Short exercise>
Can you print every record below exactly as written?

Records from a dataset:
....

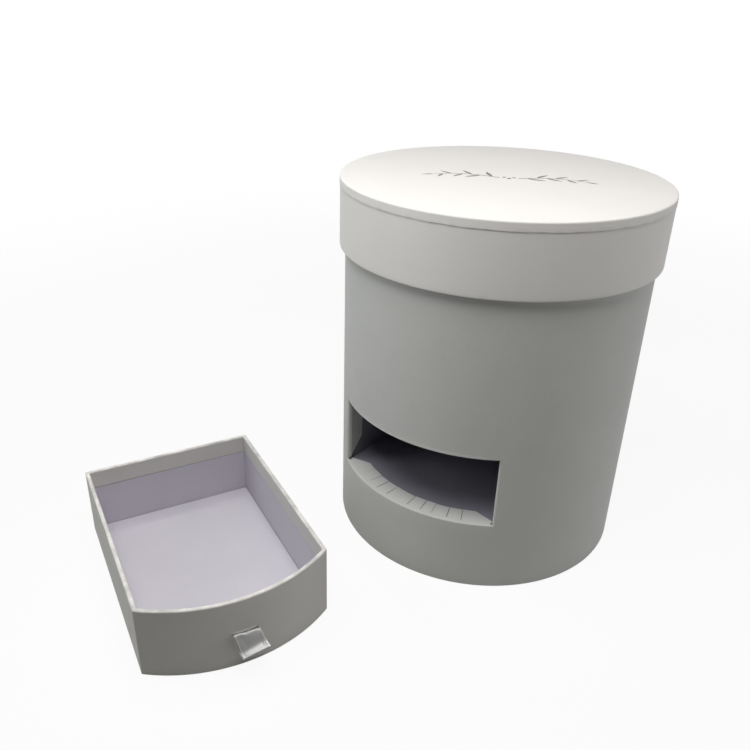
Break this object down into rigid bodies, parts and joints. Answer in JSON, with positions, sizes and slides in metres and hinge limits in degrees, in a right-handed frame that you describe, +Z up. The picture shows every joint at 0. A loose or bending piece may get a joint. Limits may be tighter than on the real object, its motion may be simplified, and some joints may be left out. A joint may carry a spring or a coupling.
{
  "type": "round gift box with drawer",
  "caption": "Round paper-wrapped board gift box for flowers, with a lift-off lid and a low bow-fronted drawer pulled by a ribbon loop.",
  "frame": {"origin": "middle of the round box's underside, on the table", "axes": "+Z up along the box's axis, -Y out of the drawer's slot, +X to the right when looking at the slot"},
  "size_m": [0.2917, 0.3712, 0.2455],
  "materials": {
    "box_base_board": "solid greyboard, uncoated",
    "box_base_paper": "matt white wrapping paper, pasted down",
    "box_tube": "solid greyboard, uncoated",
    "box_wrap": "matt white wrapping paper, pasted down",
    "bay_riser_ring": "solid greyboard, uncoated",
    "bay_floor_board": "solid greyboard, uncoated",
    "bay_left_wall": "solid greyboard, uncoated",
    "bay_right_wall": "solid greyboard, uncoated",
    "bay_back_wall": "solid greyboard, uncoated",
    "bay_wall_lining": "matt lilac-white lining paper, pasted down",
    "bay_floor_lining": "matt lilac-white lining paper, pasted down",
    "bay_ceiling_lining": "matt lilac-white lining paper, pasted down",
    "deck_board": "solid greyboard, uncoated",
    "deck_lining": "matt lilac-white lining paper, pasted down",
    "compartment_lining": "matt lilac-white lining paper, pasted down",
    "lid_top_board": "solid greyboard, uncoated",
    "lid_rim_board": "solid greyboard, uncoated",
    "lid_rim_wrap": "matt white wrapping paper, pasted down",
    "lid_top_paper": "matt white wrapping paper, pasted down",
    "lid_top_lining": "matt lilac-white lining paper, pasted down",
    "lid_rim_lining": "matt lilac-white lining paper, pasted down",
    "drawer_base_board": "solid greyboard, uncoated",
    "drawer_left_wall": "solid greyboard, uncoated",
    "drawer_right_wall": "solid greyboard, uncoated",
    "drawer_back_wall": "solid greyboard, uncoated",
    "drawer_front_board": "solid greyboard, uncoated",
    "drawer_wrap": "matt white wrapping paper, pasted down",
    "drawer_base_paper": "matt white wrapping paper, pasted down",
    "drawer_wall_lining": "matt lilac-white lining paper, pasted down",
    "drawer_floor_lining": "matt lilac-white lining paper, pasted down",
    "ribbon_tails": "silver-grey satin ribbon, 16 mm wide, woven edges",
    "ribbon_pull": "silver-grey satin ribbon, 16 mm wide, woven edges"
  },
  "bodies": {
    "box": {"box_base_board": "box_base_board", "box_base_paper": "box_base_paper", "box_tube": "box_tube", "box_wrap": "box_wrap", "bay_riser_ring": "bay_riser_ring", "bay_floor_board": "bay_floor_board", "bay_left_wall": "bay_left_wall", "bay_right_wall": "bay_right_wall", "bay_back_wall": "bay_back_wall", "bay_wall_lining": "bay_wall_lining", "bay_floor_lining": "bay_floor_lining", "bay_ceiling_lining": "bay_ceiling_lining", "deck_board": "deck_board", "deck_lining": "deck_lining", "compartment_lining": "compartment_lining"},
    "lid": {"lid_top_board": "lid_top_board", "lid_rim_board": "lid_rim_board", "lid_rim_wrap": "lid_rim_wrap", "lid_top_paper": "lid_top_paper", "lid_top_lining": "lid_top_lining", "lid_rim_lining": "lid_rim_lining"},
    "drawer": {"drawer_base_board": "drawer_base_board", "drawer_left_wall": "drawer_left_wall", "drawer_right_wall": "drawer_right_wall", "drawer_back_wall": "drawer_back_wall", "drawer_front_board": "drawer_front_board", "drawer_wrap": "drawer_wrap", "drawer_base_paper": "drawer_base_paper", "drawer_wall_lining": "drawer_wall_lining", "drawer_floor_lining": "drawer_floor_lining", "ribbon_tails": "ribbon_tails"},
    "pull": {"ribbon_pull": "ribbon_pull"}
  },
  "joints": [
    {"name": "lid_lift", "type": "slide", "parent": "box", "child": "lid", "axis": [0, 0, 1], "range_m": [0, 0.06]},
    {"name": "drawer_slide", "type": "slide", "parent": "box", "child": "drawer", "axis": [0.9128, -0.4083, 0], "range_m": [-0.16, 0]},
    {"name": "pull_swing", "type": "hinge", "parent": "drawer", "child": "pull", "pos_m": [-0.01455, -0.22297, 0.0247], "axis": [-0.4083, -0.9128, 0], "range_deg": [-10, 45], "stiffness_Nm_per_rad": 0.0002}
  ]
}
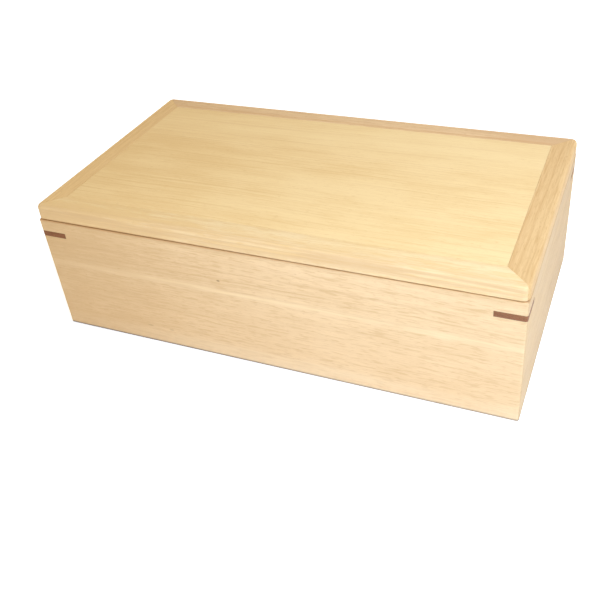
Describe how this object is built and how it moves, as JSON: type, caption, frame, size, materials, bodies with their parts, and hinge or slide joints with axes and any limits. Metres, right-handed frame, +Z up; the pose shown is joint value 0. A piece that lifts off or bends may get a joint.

....

Response to this task>
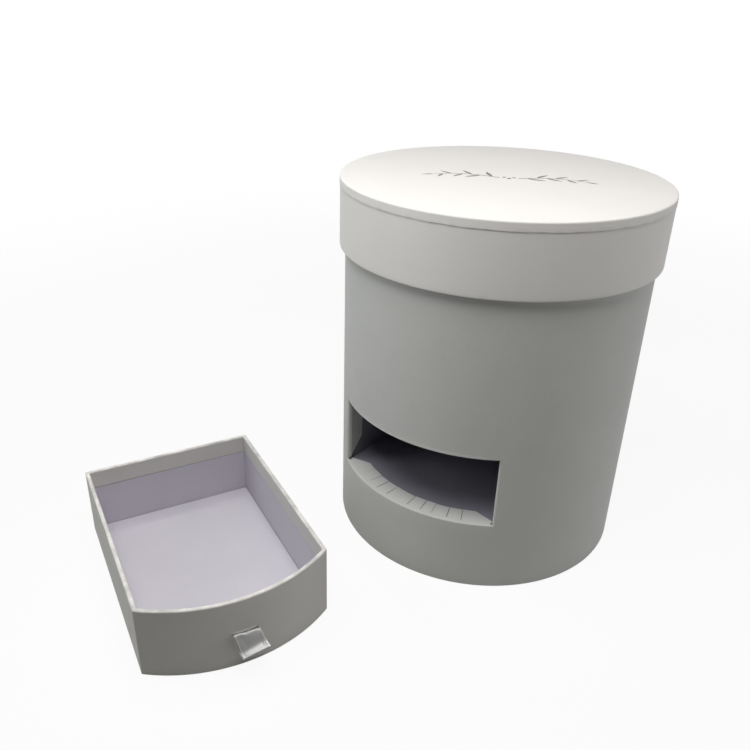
Break this object down into rigid bodies, parts and joints. Answer in JSON, with positions, sizes and slides in metres and hinge limits in degrees, in a right-handed frame that you describe, +Z up. The picture shows every joint at 0. A loose or bending piece may get a joint. Limits may be tighter than on the real object, its motion may be simplified, and some joints may be left out. A joint may carry a spring or a coupling.
{
  "type": "round gift box with drawer",
  "caption": "Round paper-wrapped board gift box for flowers, with a lift-off lid and a low bow-fronted drawer pulled by a ribbon loop.",
  "frame": {"origin": "middle of the round box's underside, on the table", "axes": "+Z up along the box's axis, -Y out of the drawer's slot, +X to the right when looking at the slot"},
  "size_m": [0.2917, 0.3712, 0.2455],
  "materials": {
    "box_base_board": "solid greyboard, uncoated",
    "box_base_paper": "matt white wrapping paper, pasted down",
    "box_tube": "solid greyboard, uncoated",
    "box_wrap": "matt white wrapping paper, pasted down",
    "bay_riser_ring": "solid greyboard, uncoated",
    "bay_floor_board": "solid greyboard, uncoated",
    "bay_left_wall": "solid greyboard, uncoated",
    "bay_right_wall": "solid greyboard, uncoated",
    "bay_back_wall": "solid greyboard, uncoated",
    "bay_wall_lining": "matt lilac-white lining paper, pasted down",
    "bay_floor_lining": "matt lilac-white lining paper, pasted down",
    "bay_ceiling_lining": "matt lilac-white lining paper, pasted down",
    "deck_board": "solid greyboard, uncoated",
    "deck_lining": "matt lilac-white lining paper, pasted down",
    "compartment_lining": "matt lilac-white lining paper, pasted down",
    "lid_top_board": "solid greyboard, uncoated",
    "lid_rim_board": "solid greyboard, uncoated",
    "lid_rim_wrap": "matt white wrapping paper, pasted down",
    "lid_top_paper": "matt white wrapping paper, pasted down",
    "lid_top_lining": "matt lilac-white lining paper, pasted down",
    "lid_rim_lining": "matt lilac-white lining paper, pasted down",
    "drawer_base_board": "solid greyboard, uncoated",
    "drawer_left_wall": "solid greyboard, uncoated",
    "drawer_right_wall": "solid greyboard, uncoated",
    "drawer_back_wall": "solid greyboard, uncoated",
    "drawer_front_board": "solid greyboard, uncoated",
    "drawer_wrap": "matt white wrapping paper, pasted down",
    "drawer_base_paper": "matt white wrapping paper, pasted down",
    "drawer_wall_lining": "matt lilac-white lining paper, pasted down",
    "drawer_floor_lining": "matt lilac-white lining paper, pasted down",
    "ribbon_tails": "silver-grey satin ribbon, 16 mm wide, woven edges",
    "ribbon_pull": "silver-grey satin ribbon, 16 mm wide, woven edges"
  },
  "bodies": {
    "box": {"box_base_board": "box_base_board", "box_base_paper": "box_base_paper", "box_tube": "box_tube", "box_wrap": "box_wrap", "bay_riser_ring": "bay_riser_ring", "bay_floor_board": "bay_floor_board", "bay_left_wall": "bay_left_wall", "bay_right_wall": "bay_right_wall", "bay_back_wall": "bay_back_wall", "bay_wall_lining": "bay_wall_lining", "bay_floor_lining": "bay_floor_lining", "bay_ceiling_lining": "bay_ceiling_lining", "deck_board": "deck_board", "deck_lining": "deck_lining", "compartment_lining": "compartment_lining"},
    "lid": {"lid_top_board": "lid_top_board", "lid_rim_board": "lid_rim_board", "lid_rim_wrap": "lid_rim_wrap", "lid_top_paper": "lid_top_paper", "lid_top_lining": "lid_top_lining", "lid_rim_lining": "lid_rim_lining"},
    "drawer": {"drawer_base_board": "drawer_base_board", "drawer_left_wall": "drawer_left_wall", "drawer_right_wall": "drawer_right_wall", "drawer_back_wall": "drawer_back_wall", "drawer_front_board": "drawer_front_board", "drawer_wrap": "drawer_wrap", "drawer_base_paper": "drawer_base_paper", "drawer_wall_lining": "drawer_wall_lining", "drawer_floor_lining": "drawer_floor_lining", "ribbon_tails": "ribbon_tails"},
    "pull": {"ribbon_pull": "ribbon_pull"}
  },
  "joints": [
    {"name": "lid_lift", "type": "slide", "parent": "box", "child": "lid", "axis": [0, 0, 1], "range_m": [0, 0.06]},
    {"name": "drawer_slide", "type": "slide", "parent": "box", "child": "drawer", "axis": [0.9128, -0.4083, 0], "range_m": [-0.16, 0]},
    {"name": "pull_swing", "type": "hinge", "parent": "drawer", "child": "pull", "pos_m": [-0.01455, -0.22297, 0.0247], "axis": [-0.4083, -0.9128, 0], "range_deg": [-10, 45], "stiffness_Nm_per_rad": 0.0002}
  ]
}
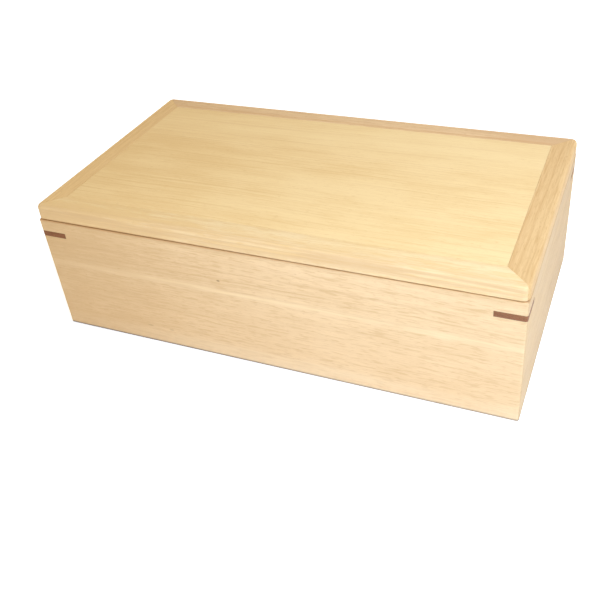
Describe how this object is built and how it moves, as JSON: type, caption, frame, size, materials, bodies with their parts, and hinge or slide joints with axes and any limits. Metres, right-handed frame, +Z up; the pose shown is joint value 0. A piece that lifts off or bends may get a joint.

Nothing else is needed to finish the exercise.